It's a well argued piece that I'd recommend you all read. The critical point is that if all your output (and I would argue, communications channels too) are focused on content that directly addresses the usual business case for internal communications, you are not likely to get many eyeballs:
The result, though, is that employees looking at their internal media see a monotonous parade of stories with the same underlying message: what it takes to make the company a financial winner.
Nelson makes the case for restoring a traditional balance:
What’s the lesson?
For communicators, it ought to be to keep helpful information on these issues flowing, as a lubricant, to help our more strategic messages get through. It should be to balance our coverage with empathetic workplace journalism – dialing down, just a little, the volume of our call to battle stations, and giving at least some prominence to our employees’ human concerns (e.g., how and why to get along with the boss, make friends on the job, cope with stress, live the brand, be a good teammate, and other aspects of a satisfactory work life).

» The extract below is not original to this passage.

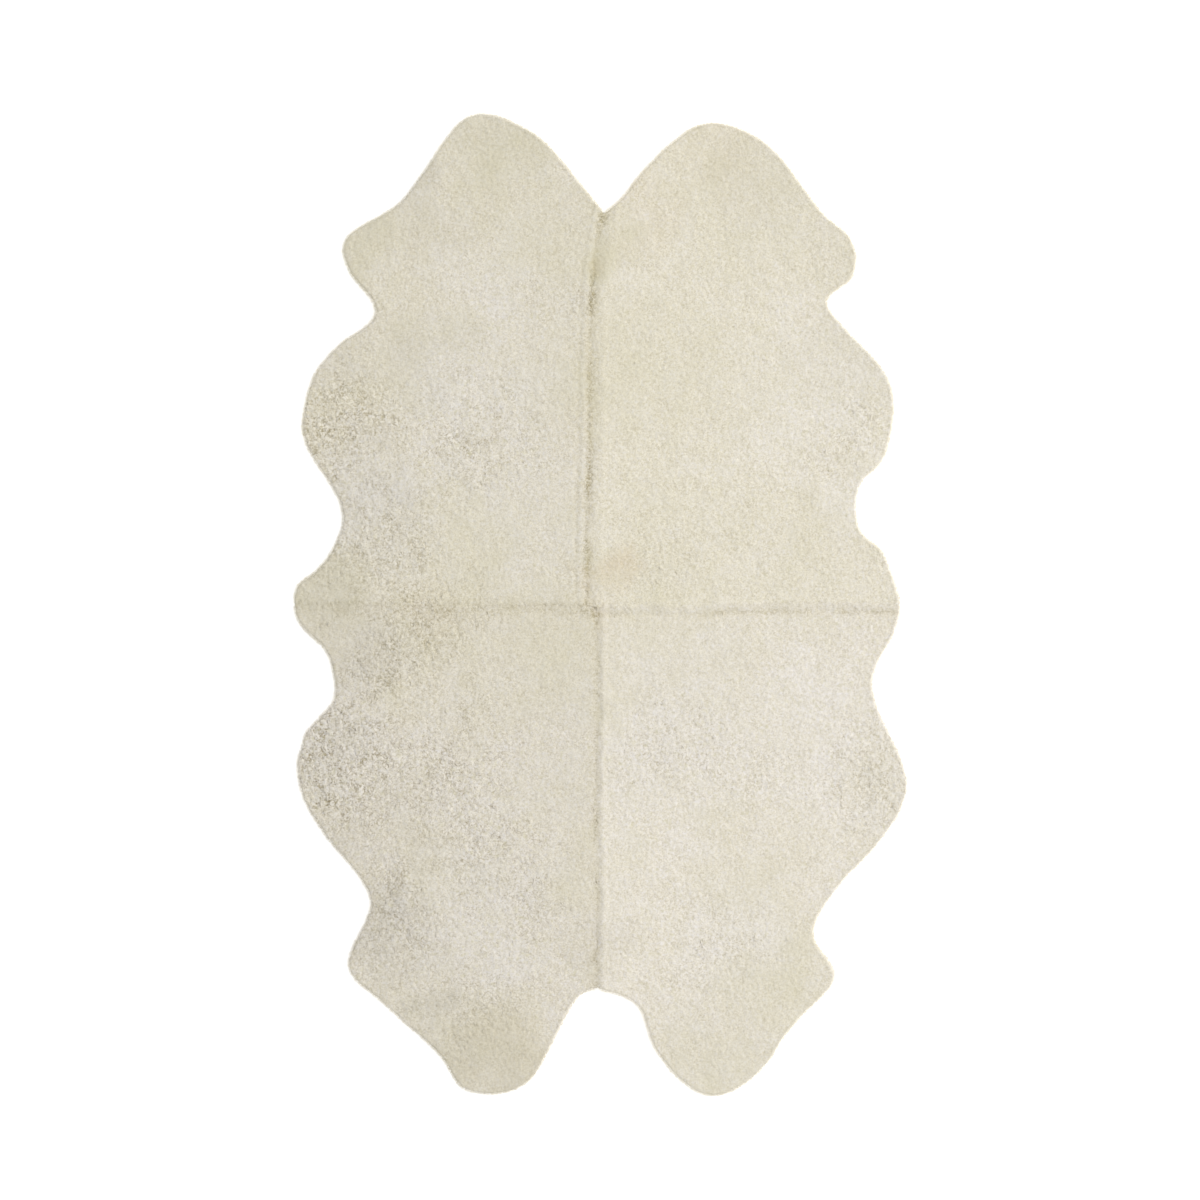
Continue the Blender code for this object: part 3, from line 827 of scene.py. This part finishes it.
lockSizes = {
    "Tufts": 3600.0,  # for each square metre of smooth wool
    "Curly Tufts": 17800.0,  # added where it is curliest
    "Seam Tufts": 42000.0,
    "Rim Tufts": 22000.0,
    "Rim Hairs": 310000.0,
    "Darkest Lock": -0.30,  # tone of single locks and hairs
    # hairs are painted paler, against their shade at the rim
    "Darkest Hair": 0.1,
    "Palest": 0.14,
    "Smallest": 0.75,
    "Largest": 1.25,
    "Lowest": 0.3 * mm,  # no lock sinks below this
}
lockShape = {"root": -1.2 * mm, "squash": 0.65, "seed": 4}  # squash: height of a lock for its width
lockKinds = {  # each size lies between two
    "curl": {"count": 14, "length": (9 * mm, 18 * mm), "turn": (1.8, 4.4), "steps": 5, "rooted": False,
             "thick": (0.7 * mm, 1.25 * mm), "rise": (1.5 * mm, 2.8 * mm)},
    "tuft": {"count": 12, "length": (6 * mm, 11 * mm), "turn": (0.8, 2.6), "steps": 3, "rooted": False,
             "thick": (0.5 * mm, 0.9 * mm), "rise": (0.7 * mm, 1.6 * mm)},
    "hair": {"count": 10, "length": (1 * mm, 4 * mm), "turn": (0.3, 1.2), "steps": 2, "rooted": True,
             "thick": (0.15 * mm, 0.27 * mm), "rise": (4.0 * mm, 9.5 * mm)},
}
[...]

I'm in complete agreement that if you want people to engage with your internal publication you have to provide a balance of content. If none of it is relevant to their daily lives, they are unlikely to make time for it. Also, there is an engagement question at work:
An excellent review of decades of studies on this point appeared in the August, 2002, issue of the Journal of Applied Psychology. Its conclusion: Employees tend to see their organizations in human terms, so they interpret evidence of more-than-minimal support for their well-being as a sign that the organization cares. And they respond in kind.
Employers they perceive as strongly caring earn strong commitment, including support for company success, and a desire to stay, even when the money looks better elsewhere. By contrast, companies that seem obsessed with their own financial security mostly inspire workers to be likewise, about theirs. Loyalty fragments, and trust is lost.
To bring things back to my hobby horse, I would draw attention to the newer media. A paper newsletter does rather push you towards "workplace journalism" if you seek an antidote to being "Pravda of the Executive Board." As the company invests in newer forms of communication, a number of avenues open up for employees to talk amongst themselves. A critical element in gaining credibility for the "internal communications department" is facilitating that peer-to-peer talk, rather than trying to lock things down and keep people "on message."
Likewise, a communications channel or technology is most valuable to people when it helps them in their daily lives and that means it helps them communicate with the people in the organisation that they need to, to get their job done. Generic tips on common problems are nice, but a channel is most useful when it connects people to the help and support they need as individual employees. Then people will use it every day and just maybe read some of the other stuff there, now and then.
The critical question from a lateral communications angle is: how much of the internal communications business case should be about "selling strategy in the first place?" It's a necessary top-down function, but we ignore the role of lateral communication in successfully implementing strategy at our peril.